Re: Concurrency in an RDB

From: <monarodan_at_gmail.com>
Date: 12 Dec 2006 15:17:39 -0800
Message-ID: <1165965459.885853.94680_at_j44g2000cwa.googlegroups.com>


David wrote:
>
> Bob goes on about prior work like a broken record. His comments
> indicate good understanding of how conventional databases work - ie
> using pessimistic and fine-grained locking. However he betrays his
> arrogance. Although clearly very intelligent and knowledgeable he
> doesn't take the effort to understand me.
>
> For anyone interested (other than Bob who has stuck his fingers in his
> ears)

It may not be arrogance; perhaps Bob is simply as pessimistic as his preferred concurrency model...

>From what you've stated, it appears that you're proposing a completely
different concurrency model than conventional RBDMS employ. We can only assume that your ideas of using OT actually work and scale well; though, as you've stated, this is an area of research, so I expect that you have no evidence yet... and if you do, you probably are not prepared to divulge too much...

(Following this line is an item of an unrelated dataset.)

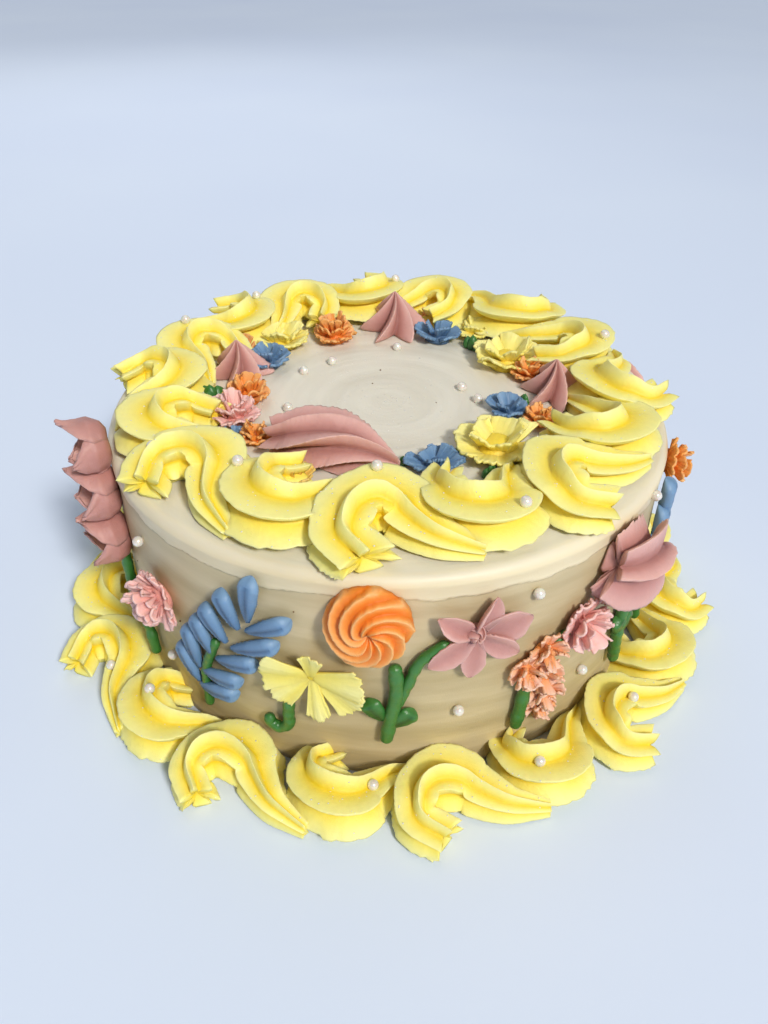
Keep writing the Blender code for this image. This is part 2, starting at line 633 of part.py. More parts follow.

This does, however, simplify the question originally posed as you are dealing only with an in-process DBMS. I would expect that it would be possible (given this scenario) to completely avoid deadlock as *any* multi-threaded application must prove that it's threads can not deadlock, and the only actors in this scenario are your application's threads. This could lead to a light weight and very fast DBMS implementation indeed.

I'm struggling to think of reasonable use cases for long-running CPU intensive mutative transations. So far all I have are maintenance/administrative tasks like schema changes, during which time you want no concurrent transactions and would take the database offline.